Reading a bit about asynchrony in Raku (that pretty interesting descendent of the honorable Perl language) I've seen that they have Promises also, but they keep() or break() rather than resolve() or reject(). It seemed odd at first sight, but indeed that's what we use in natural language, keeping or breaking promises, not resolving or rejecting.

Sunday, 3 December 2023

Truffle vs Invokedynamic

Reading (and writing) about Truffle and graalpy lately has had me thinking (again) about languages and interpreters. When I first heard about Truffle I wrote in the corresponding post:

Indeed, the Java guys spent much time and efforts to adapt the JVM, by means of the Da Vinci project and the new invokedynamic bytecode instruction, to strongly increase its performance with dynamic languages. After doing that, all of a sudden comes Truffle and you can write interpreters for languages that you compile to "self-modifying AST's" (not to Java bytecodes), and those implementations of JavaScript, Ruby... seem to be faster that the implementations that compiled those languages to Java bytecodes and that leveraged that recent and magical invokedynamic instruction!

After that initial astonishement I managed to more or less understand how Truffle, Partial Evaluation and so on work and make code fly. It seems like the future of dynamic languages in the JVM will be based on Truffle rather than invokedynamic. Oracle discontinued Nashorn (Javascript engine based on invokedynamic) while promoting its Truffle equivalent. For Python on the JVM, given that Jython remains stuck in Python 2.7, it's clear that graalpy has no other contender. However, for Ruby we have alive and well both a "traditional" version, JRuby that years ago was updated to leverage invokedynamic, and a Truffle version, TruffleRuby.

In case you wonder if TruffleRuby could be making some use of invokedynamic (in the code of the interpreter methods for the different AST nodes... the answer is NO

- How is this related to invokedynamic?
TruffleRuby doesn't use invokedynamic, as it doesn't emit bytecode. However it does have an optimizing method dispatch mechanism that achieves a similar result.

Already in my post from 2021 I had written something that I had forgotten and that pretty much surprised me at that time:

the "classic" JRuby (that continues to use as far as I know a strange mix of a Ruby interpreter written in Java and a runtime compiler to java bytecodes, that then will be either interpreted or JIT compiled by the JVM)

I tend to forget that interpreters do not need a bytecode stage, they can parse the source into an AST and directly interpret that AST, and indeed this used to be the common behaviour of first interpreters. The CPython interpreter compiles the python sources to bytecodes for a stack based VM (and saves them to a .pyc file) and then interprets those bytecodes (as we saw in my last post graalpy also uses those pyc bytecode files as an intermediate step for building its ASTs. The modern ruby C runtime YARV (that includes both an interpreter and a JIT) also compiles ruby source code to bytecodes for a stack based VM, but the old C runtime, MRI, was just building an AST from the ruby source and direclty interpreting that complex AST (I think this is what is called a pure AST-walking interpreter)
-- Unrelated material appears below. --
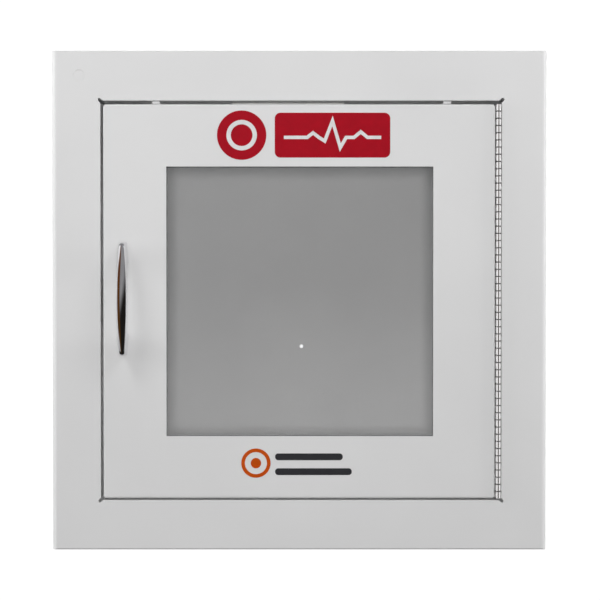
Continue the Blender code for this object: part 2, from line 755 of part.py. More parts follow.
def make_alarm_base(frame):
    top = ALARM_TOP
    low = (ALARM_LEFT, ALARM_FRONT, top - ALARM_PLATE)
    plate = box("alarm_base", low, (ALARM_RIGHT, ALARM_REAR, top), WHITE_PLASTIC)
    pieces = [plate]
    for side, x in (("left", ALARM_LEFT + ALARM_POST_INSET), ("right", ALARM_RIGHT - ALARM_POST_INSET)):
        y = ALARM_REAR - ALARM_POST_BACK
        floor = ALARM_LOW + ALARM_WALL + GAP
        post_centre = (x, y, (floor + top - 0.001) / 2)
        boolean(
            plate, rod(f"post_{side}", post_centre, 0.003, top - 0.001 - floor, "Z", group=cutters), "UNION"
        )
        bore = (x, y, floor + 0.005)
        boolean(plate, rod(f"post_bore_{side}", bore, 0.0016, 0.014, "Z", group=cutters, sides=12))
    for side, x in (("left", ALARM_LEFT + ALARM_SCREW_INSET), ("right", ALARM_RIGHT - ALARM_SCREW_INSET)):
        y = FACE + ALARM_SCREW_DEPTH
        centre = (x, y, OPENING_HIGH)
        for target, name in ((plate, "base"), (frame, "jamb")):
            boolean(target, rod(f"{name}_alarm_hole_{side}", centre, 0.0018, 0.012, "Z", group=cutters, sides=12))
        head_z = top - ALARM_PLATE - GAP - 0.0009
        screw = rod(f"alarm_mount_screw_{side}", (x, y, head_z), 0.0030, 0.0018, "Z", ZINC)
        tip = OPENING_HIGH + 0.006
        shank = rod(
            f"alarm_mount_shank_{side}", (x, y, (tip + head_z) / 2), 0.0015, tip - head_z, "Z",
            group=cutters, sides=12,
        )
        boolean(screw, shank, "UNION")
        pieces.append(screw)
    return pieces


def make_alarm_cover():
    top = ALARM_TOP - ALARM_PLATE - GAP
    cover = box("alarm_cover", (ALARM_LEFT, ALARM_FRONT, ALARM_LOW), (ALARM_RIGHT, ALARM_REAR, top), WHITE_PLASTIC)
    wall = ALARM_WALL
    hollow = box(
        "alarm_hollow",
        (ALARM_LEFT + wall, ALARM_FRONT + wall, ALARM_LOW + wall),
        (ALARM_RIGHT - wall, ALARM_REAR - wall, top + 0.01),
        group=cutters,
    )
    boolean(cover, hollow)
    x, z = PLUNGER_CENTRE
    plunger_hole = (x, ALARM_FRONT, z)
    boolean(cover, rod("plunger_hole", plunger_hole, PLUNGER_RADIUS + GAP, 0.012, "Y", group=cutters))
    x, z = ROCKER_CENTRE
    rocker_hole = box(
        "rocker_cutter", (x - 0.0075, ALARM_FRONT - 0.01, z - 0.0060), (x + 0.0075, ALARM_FRONT + 0.01, z + 0.0060),
        group=cutters,
    )
    boolean(cover, rocker_hole)
    for row in range(-2, 3):
        low = (SIREN_CENTRE[0] - 0.008, SIREN_CENTRE[1] + row * 0.0036 - 0.0009, ALARM_LOW - 0.01)
        high = (SIREN_CENTRE[0] + 0.008, SIREN_CENTRE[1] + row * 0.0036 + 0.0009, ALARM_LOW + 0.01)
        boolean(cover, box(f"siren_slot_{row + 3}", low, high, group=cutters))
    pieces = [cover]
    for side, x in (("left", ALARM_LEFT + ALARM_POST_INSET), ("right", ALARM_RIGHT - ALARM_POST_INSET)):
        y = ALARM_REAR - ALARM_POST_BACK
        centre = (x, y, ALARM_LOW)
        boolean(cover, rod(f"cover_hole_{side}", centre, 0.0016, 0.01, "Z", group=cutters, sides=12))
        head_z = ALARM_LOW - GAP - 0.0008
        screw = rod(f"alarm_cover_screw_{side}", (x, y, head_z), 0.0026, 0.0016, "Z", ZINC)
        tip = ALARM_LOW + ALARM_WALL + 0.009
        shank = rod(
            f"alarm_cover_shank_{side}", (x, y, (tip + head_z) / 2), 0.0013, tip - head_z, "Z",
            group=cutters, sides=12,
        )
        boolean(screw, shank, "UNION")
        pieces.append(screw)
    return pieces


def make_alarm_inside():
    floor = ALARM_LOW + ALARM_WALL + GAP
    board_top = ALARM_TOP - 0.0058
    board = box(
        "alarm_circuit_board",
        (ALARM_LEFT + 0.016, ALARM_FRONT + 0.0035, board_top - 0.0016),
        (ALARM_RIGHT - 0.012, ALARM_REAR - 0.0035, board_top),
        BOARD_GREEN,
    )
    battery_left = ALARM_LEFT + 0.0125
    battery_rear = ALARM_REAR - ALARM_WALL - GAP
    battery = box(
        "alarm_battery",
        (battery_left, battery_rear - 0.0175, floor),
        (battery_left + 0.0465, battery_rear, floor + 0.0265),
        BATTERY_WRAP,
    )
    x, y = SIREN_CENTRE
    siren = rod("alarm_siren", (x, y, floor + 0.0045), 0.0105, 0.009, "Z", BLACK_PLASTIC, sides=24)
    x, z = PLUNGER_CENTRE
    switch = box(
        "door_switch_body",
        (x - 0.006, ALARM_FRONT + PLUNGER_TRAVEL_ROOM, z - 0.0040),
        (x + 0.006, ALARM_FRONT + 0.0215, z + 0.0055),
        BLACK_PLASTIC,
    )
    return [board, battery, siren, switch]


def make_plunger():
    """The push rod that the closed door holds in, with the collar that keeps it in the cover."""
    x, z = PLUNGER_CENTRE
    tip = DOOR_BACK + GAP
    rear = ALARM_FRONT + PLUNGER_TRAVEL_ROOM - GAP
    plunger = rod("alarm_plunger", (x, (tip + rear) / 2, z), PLUNGER_RADIUS, rear - tip, "Y", BLACK_PLASTIC)
    collar_y = ALARM_FRONT + 0.0085
    boolean(
        plunger, rod("plunger_collar", (x, collar_y, z), 0.0034, 0.0012, "Y", group=cutters), "UNION"
    )
    attach([plunger], empty("plunger_slide", (x, ALARM_FRONT, z)))
    return plunger


def make_rocker():
    """An on/off rocker in its bezel, resting at on."""
    x, z = ROCKER_CENTRE
    front = ALARM_FRONT
    body_rear = front + ROCKER_DEPTH
    body = box(
        "rocker_bezel", (x - 0.0072, front - 0.0010, z - 0.0057), (x + 0.0072, body_rear, z + 0.0057), BLACK_PLASTIC
    )
    flange = box(
        "bezel_flange", (x - 0.0090, front - 0.0012, z - 0.0075), (x + 0.0090, front - GAP, z + 0.0075), group=cutters
    )
    boolean(body, flange, "UNION")
    pocket = box(
        "bezel_pocket", (x - 0.0062, front - 0.01, z - 0.0048), (x + 0.0062, body_rear - 0.0010, z + 0.0048),
        group=cutters,
    )
    boolean(body, pocket)
    pivot_y = front + 0.0016
    pivot = empty("rocker_pivot", (x, pivot_y, z), (ROCKER_TILT, 0, 0))
    outline = [(0.0022, 0.0030), (-0.0026, 0.0040), (-0.0016, 0.0), (-0.0026, -0.0040), (0.0022, -0.0030)]
    side_turn = Matrix(((0, 0, 1, 0), (1, 0, 0, 0), (0, 1, 0, 0), (0, 0, 0, 1)))
    rocker = outline_solid("alarm_rocker", [outline], 0.0116, side_turn, pivot.location, BLACK_PLASTIC)
    attach([rocker], pivot)
    return [body, rocker]


# Assembly

front_frame = make_front_frame()
make_end_panel("top_panel", 1)
make_end_panel("bottom_panel", -1)
make_back_panel()
make_knockout_slug()
make_hinge_leaf("hinge_frame_leaf", 1, 0)
make_hinge_pin()
make_catch(front_frame)
make_door_stops()
make_alarm_base(front_frame)
make_alarm_cover()
make_alarm_inside()
make_plunger()
make_rocker()

door_panel = make_door_panel()
handle = make_handle()
channels = make_channels()
door_pieces = [door_panel, handle, make_gasket(), make_pane(), make_hinge_leaf("hinge_door_leaf", -1, 1)]
door_pieces += channels + make_channel_fasteners(channels[3])
door_pieces += make_handle_screws(door_panel, handle) + make_strike_plate() + make_labels()
attach(door_pieces, empty("door_hinge", HINGE_AXIS))
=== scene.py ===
"""Looks of the AED wall cabinet: powder coat, chrome bow, nickel hinge, clear window, labels, studio."""

import json
from math import acos, atan, cos, pi, radians, sin

import bmesh
import bpy
from mathutils import Matrix, Vector


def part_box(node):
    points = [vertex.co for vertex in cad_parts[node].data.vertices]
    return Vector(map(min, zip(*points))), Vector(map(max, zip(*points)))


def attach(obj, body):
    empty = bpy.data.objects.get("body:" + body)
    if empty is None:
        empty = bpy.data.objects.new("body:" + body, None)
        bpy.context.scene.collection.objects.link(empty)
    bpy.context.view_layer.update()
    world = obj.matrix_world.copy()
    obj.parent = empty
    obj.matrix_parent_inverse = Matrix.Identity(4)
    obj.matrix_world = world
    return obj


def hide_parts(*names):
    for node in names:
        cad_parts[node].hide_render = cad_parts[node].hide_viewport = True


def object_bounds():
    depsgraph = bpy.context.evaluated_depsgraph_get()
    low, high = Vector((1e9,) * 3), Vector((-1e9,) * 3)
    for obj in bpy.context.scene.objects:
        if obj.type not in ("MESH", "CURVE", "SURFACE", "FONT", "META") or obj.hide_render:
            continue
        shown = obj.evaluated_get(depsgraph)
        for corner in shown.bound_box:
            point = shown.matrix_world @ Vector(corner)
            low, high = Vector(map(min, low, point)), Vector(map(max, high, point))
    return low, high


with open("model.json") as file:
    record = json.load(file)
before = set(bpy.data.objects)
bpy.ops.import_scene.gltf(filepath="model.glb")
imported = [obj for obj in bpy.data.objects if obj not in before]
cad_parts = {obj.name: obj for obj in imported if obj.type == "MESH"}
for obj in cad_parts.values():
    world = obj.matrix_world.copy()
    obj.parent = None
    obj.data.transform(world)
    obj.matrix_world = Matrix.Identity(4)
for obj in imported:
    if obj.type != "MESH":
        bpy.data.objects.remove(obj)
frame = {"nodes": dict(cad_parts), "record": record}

cad_low, cad_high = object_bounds()

# Places from the frame
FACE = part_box("door_panel")[0].y
HINGE_LOW, HINGE_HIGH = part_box("hinge_pin")
HINGE_X = (HINGE_LOW.x + HINGE_HIGH.x) / 2

# Camera: straight at the front, from slightly above its middle
CAMERA_DISTANCE = 1.45
CAMERA_RAISE = 0.022
VIEW_WIDTH = 0.5314
AIM = Vector((0.0006, FACE, 0.0006))
SENSOR = 36.0


# Node helpers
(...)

JRuby is a complex beast that is well explained here. It does not use the "YARV ruby bytecode format" or a specific one, it creates an AST from the ruby source and starts to interpret it (AST-walking interpreter). When a method becomes "hot" it will JIT compile it to Java bytecodes that will be run by the Java interpreter, that in turn can decide that this method has become "hot" and compile it to native code (and reoptimize via PGO and so on...).
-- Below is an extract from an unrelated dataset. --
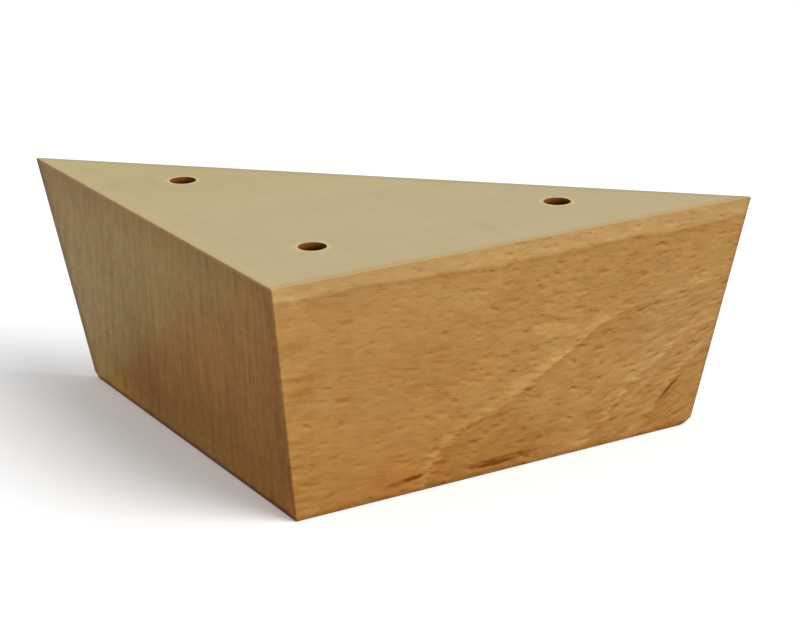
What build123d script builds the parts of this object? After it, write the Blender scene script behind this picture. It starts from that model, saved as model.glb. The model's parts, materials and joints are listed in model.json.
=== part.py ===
"""Triangular corner foot for a sofa or a cupboard, one block of solid beech.

The top is a right-angled triangle with two equal sides. The foot is screwed up against the frame
from below, so each of its three screw holes has a wide counterbore that opens in the sole. The two
outer faces lean inwards on their way down to the sole, and the back face is upright.

Millimetres, +Z up. The origin is on the floor, in the middle of the foot's width and depth.
The right-angled corner points to the front, -Y, and the long back face looks to the rear, +Y.
"""

import os
from math import atan, degrees, sqrt

from build123d import *

# Outer form
side_length = 110.0  # each outer side of the top, from the right-angled corner to a tip
foot_height = 50.0
sole_inset = 7.8  # how far each outer face has come in by the time it reaches the sole

# Edges
arris_radius = 0.3  # every arris is lightly sanded
tip_radius = 4.0  # the thin tips of the sole are rubbed rounder, as seen from the back

# Screw holes, drilled upright
screw_hole_diameter = 5.5  # clears a 5 mm wood screw
head_bore_diameter = 12.0  # lets the screw's head and the driver in
head_bore_depth = 20.0
screw_margin = 11.0  # from the front edges of the sole to the axes of the holes beside them
back_margin = 11.5  # from the back face to the axes of the two holes beside it

# The block is half of a square one that tapers on all sides, sawn through from corner to corner
lean_angle = degrees(atan(sole_inset / foot_height))
sole_side = side_length - 2 * sole_inset
top_width = side_length * sqrt(2)
sole_width = sole_side * sqrt(2)
back_y = top_width / 4

back_plane = Plane.XZ.offset(-back_y)
sole_plane = Plane(origin=(0, back_y, 0), x_dir=(1, 0, 0), z_dir=(0, 0, -1))

# The screws stand in the corners of a smaller triangle, set in from the sole's edges
screw_reach = sole_width / 2 - screw_margin * sqrt(2)  # from the back face to the front screw
screw_places = [
    (0, screw_reach),
    (back_margin - screw_reach, back_margin),
    (screw_reach - back_margin, back_margin),
]

with BuildPart() as leg_block:
    # The square block, wider at the top
    with BuildSketch(Plane((0, back_y, 0))):
        Rectangle(sole_side, sole_side, rotation=45)
    extrude(amount=foot_height, taper=-lean_angle)

    # The saw cut from corner to corner leaves the upright back
    split(bisect_by=back_plane, keep=Keep.TOP)

    fillet(leg_block.edges(), radius=arris_radius)

    # The back's outline, with the two lower corners rounded, rubs the tips off
    with BuildSketch(back_plane) as back_outline:
        with BuildLine():
            Polyline(
                (-sole_width / 2, 0),
                (sole_width / 2, 0),
                (top_width / 2, foot_height),
                (-top_width / 2, foot_height),
                close=True,
            )
        make_face()
        fillet(back_outline.vertices().group_by(Axis.Y)[0], radius=tip_radius)
    extrude(amount=top_width / 2, mode=Mode.INTERSECT)

    # Screw holes through the block, counterbored from the sole
    with Locations(sole_plane):
        with Locations(*screw_places):
            CounterBoreHole(screw_hole_diameter / 2, head_bore_diameter / 2, head_bore_depth)

os.makedirs("parts", exist_ok=True)
leg_block.part.label = "leg_block"
export_step(leg_block.part, "parts/leg_block.step")
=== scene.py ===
"""Looks of the triangular corner foot: its beech, the floor under it, the light and the camera.

The foot is a solid block, so its wood is a solid pattern too. Growth rings, ray flecks and fibres
are worked out in three dimensions, and every face cuts through the same piece of wood. The right
outer face runs with the grain and is called the long face. The left one is the end grain.

Sizes and places are in millimetres, apart from what Blender itself takes, which is in metres.
Colours are linear red, green and blue, and a tint is a colour that multiplies another.
"""

import json
from collections import namedtuple
from math import atan, cos, hypot, radians, sqrt

import bpy
from mathutils import Matrix

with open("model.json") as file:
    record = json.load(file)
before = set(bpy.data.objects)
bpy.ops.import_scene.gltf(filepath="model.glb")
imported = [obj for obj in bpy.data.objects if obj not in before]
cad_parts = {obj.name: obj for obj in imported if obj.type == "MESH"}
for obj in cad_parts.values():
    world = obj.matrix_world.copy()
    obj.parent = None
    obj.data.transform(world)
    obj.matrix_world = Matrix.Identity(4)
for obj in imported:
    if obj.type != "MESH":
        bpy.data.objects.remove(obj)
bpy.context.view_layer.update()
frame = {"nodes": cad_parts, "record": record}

MM = 0.001

# The block, as it is drawn
side_length = 110.0  # each outer side of the top
foot_height = 50.0
sole_inset = 7.8  # how far an outer face has come in at the sole
screw_hole_radius = 2.75
head_bore_radius = 6.0
head_bore_depth = 20.0
corner_to_middle = side_length / sqrt(8)  # from the right-angled corner to the origin, along Y
face_skin = (0.14, 0.04)  # depths at which a bare face's finish ends, and at which it is full
lean = sole_inset / foot_height
lean_cosine = cos(atan(lean))

# The rings sweep over the long face in arcs: where each starts at the sole, how far the pale wood
# before its edge reaches, and its strength
Arc = namedtuple("Arc", "start reach strength")
main_arc = Arc(37.0, 5.8, 0.5)
main_glow = Arc(main_arc.start, 16.0, 0.13)
second_arc = Arc(76.0, 2.5, 1.1)
third_arc = Arc(87.6, 2.0, 0.9)
thin_arcs_strength = 0.8
ring_shades = [(16.0, 0.28), (2.5, 0.20)]  # reach and strength of the dark behind a ring's edge
edge_softness = 0.8  # of a ring's edge, to either side of it
arc_bend = 0.053  # an arc has moved along the face by this times the square of its height
arc_depth = 10.0  # and by this times its depth behind the face
arc_lean = 0.003  # the share that the last grows by for each millimetre of height
face_wander = 5.0  # how far the rings stray in the long face
end_wander = 7.0  # and in the end grain
teeth = 4.5  # how far the arcs' edges are drawn out along the grain
end_ring_width = 43.0  # from ring to ring in the end grain, which is about 4 mm of depth
end_ring_unevenness = 44.0

# The lines of the grain in the long face
grain_waves = 0.9
grain_dip = 0.11  # for each millimetre along the face
rise_start = 58.0  # where the grain begins to turn up
grain_rise = 0.0042  # times the square of the distance from there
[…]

JRuby’s JIT compiler is similar in nature, the primary difference being the source and destination formats. In Java the source format is Java bytecode, and the destination format is native machine instructions. Conversely, in JRuby, the source format is the JRuby AST, and the destination format is Java bytecode. Perhaps the most fascinating aspect of the JRuby JIT compiler is that it benefits from both the initial compilation into Java bytecode, and then later, when Java may attempt to translate the JRuby-generated bytecode into native machine instructions. So effectively, it is possible to get a double-JIT on your executing code.

That's amazing, you end up with 2 interpreters (for the AST built from the ruby source and for the Java bytecodes) and 2 JITs (for turning the ruby AST into Java bytecodes and for turning those bytecodes into native code, which indeed goese throught the 2 Java JITs: C1 and C2 or C1 and GraalCompiler). Regardless of how cool that looks, it makes pretty good sense to me that RubyTruffle performs better with its more straightforward approach, interpreting the AST, especializing/Partial Evaluation, and JIT compilation to Native code.

What is not clear to me is whether TruffleRuby creates its AST directly from ruby source code or whether it has an intermediate step and leverages YARV bytecodes (or another bytecode format).

As a final note, it's interesting to note that as explained here, Jython goes a different route from JRuby, it does not have an interpreter phase, it directly compiles to Java bytecodes and feeds them to the JVM. This is the same behaviour of IronPython on .Net.

Jython uses an ANTLRv3 generated parser to generate an AST that conforms to the spec for the one you can get from Pythons built in compile function (if you ask for AST Jython will just return after this stage). This is then fed through a custom compiler that uses the ASM Java bytecode generation library to generate Java bytecode that is then loaded and executed. Jython does not (in contrast to JRuby) have an initial interpreted stage, but compiles directly to Java bytecode and lets the JVM handle it from there. Because of this I've never liked it when people describe Jython as a Python interpreter written in Java, I'd much rather call it a Python implementation for Java.

By the way, while reading different sources about all this stuff, I've found a couple of references to a free ebook about interpreters programming. that looks pretty interesting.